Because where are you going to see your motivations? Where are you going to see it? You’re going to see them right here. When you see your actions, where are they going to be? You’re going to see them right here. When you see the results of your actions, where are you going to see them? You’re going to see them right here. So this is the best seat in the house. Everything you need to see, you can see from this position. As things get more balanced and find a greater equilibrium, you find yourself in a better and better position to see things clearly. It’s like a scientist running an experiment. If you put your equipment on a table, you want to make sure the table is solid, and that the solid table is standing on a solid floor. That way, the measurements you get out of the equipment are more likely to be precise, accurate, reliable.
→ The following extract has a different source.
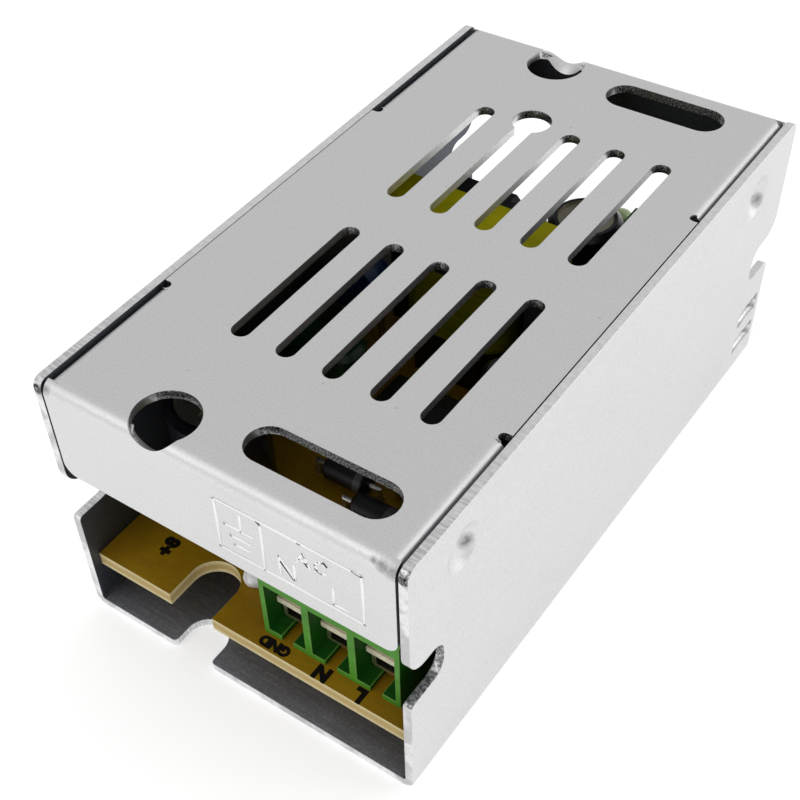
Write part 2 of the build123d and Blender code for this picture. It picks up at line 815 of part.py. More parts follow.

The Buddha has a statement that the self is its own mainstay, i.e., your mind is its own mainstay, but it can be its own mainstay only if you develop it. What’s going to develop the mind? Well, the mind’s going to develop the mind—but it’s only through this constant process of settling in and watching what your intentions are, what your actions are, what the results are. That’s how you develop the quality of learning how to be more and more reliable to yourself, more and more your own mainstay. This is how you work your way out of confusion.